Les eurodéputés critiquent le mécanisme d'aide financière aux réfugiés en Turquie, adopté en novembre. Réunis à Strasbourg le 2 février, ils ont remis en cause le versement de 3 milliards d'euros pour 2016-2017 à un gouvernement qu'ils accusent d'alimenter la crise des migrants.

“Pourquoi donner 3 milliards d'euros à la Turquie pour externaliser nos frontières alors que le gouvernement Erdogan massacre le peuple kurde?” Cette question de l'eurodéputée italienne Eleonora Forenza de la GUE (gauche radicale) reflète bien les interrogations du Parlement européen sur le partenariat stratégique entre la Turquie et l'Union européenne adopté le 29 novembre 2015. Ce dernier prévoit la mise en oeuvre d'un mécanisme d'aide financière à la Turquie pour faire face à l'afflux de réfugiés en provenance du Moyen Orient. Il s'agit d'améliorer la situation humanitaire dans les camps de réfugiés syriens sur son sol et de renforcer l'efficacité de ses gardes côtes. En présence du commissaire européen Johannes Hahn, en charge de la politique de voisinage, les députés se sont inquietés du manque de transparence dans le versement de ces fonds et du respect des droits des migrants en Turquie.

Pas d'accord sur le financement

L'eurodéputé espagnol Gonzales Pons du PPE (centre-droit) a reconnu qu'il “ne pouvait pas y avoir de réponse au problème migratoire sans la Turquie”. Il a néanmoins regretté l'incapacité des Etats à trouver un accord sur le financement du plan européen.

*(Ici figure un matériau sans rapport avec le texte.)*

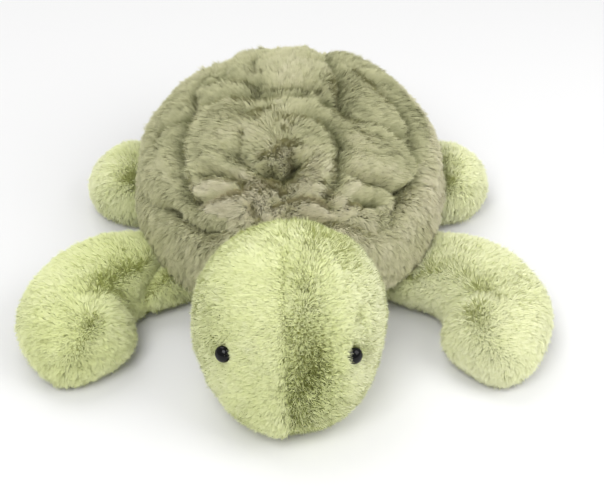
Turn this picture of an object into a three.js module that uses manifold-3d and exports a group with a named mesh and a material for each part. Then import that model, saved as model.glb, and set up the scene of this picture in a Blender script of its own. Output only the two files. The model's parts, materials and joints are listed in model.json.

Sur les 3 milliards d'euros prévus pour la période 2016-2017, la Commission européenne devrait apporter 500 millions d'euros, quand les Etats financeraient les 2,5 milliards d'euros restants.

Le commissaire Johannes Hahn a lui-même admis que les ministres des finances ne s'étaient toujours pas mis d'accord sur la participation de chaque pays. “Ces 3 milliards constituent une somme plafond pour une période de deux ans”, a-t-il ajouté.

Inquiétudes sur le respect des droits fondamentaux

Pendant les cinq heures de débats, les députés ont exprimé leurs doutes sur l'octroi d'une aide humanitaire à un gouvernement accusé de ne pas respecter les droits des kurdes et d'entretenir des relations troubles avec l'Etat islamique. “Ne donnez pas (ces fonds) au gouvernement turc mais directement aux camps, au Liban, en Jordanie et en Turquie”, a lancé le président du groupe ALDE (libéraux démocrates), Guy Verhofstadt. Les députés de la GUE se sont ralliés à cette proposition de verser l'argent aux ONG et aux Nations Unies.

Johannes Hahn s'est voulu rassurant sur le contrôle de l'utilisation de l'aide financière par le Premier ministre Recep Erdogan. “La Turquie aura seulement un statut de consultation. C'est l'Union qui gèrera la distribution des fonds sur place.” Il a assuré qu'une évaluation de la Commission européenne aurait lieu en février 2017 pour vérifier que la Turquie respecte ses engagements. Le 8 février, la vice-Présidente du Parlement européen, la française Sylvie Guillaume S&D (Sociaux démocrate), doit se rendre dans les camps de réfugiés au nom de la commission parlementaire des libertés civiles.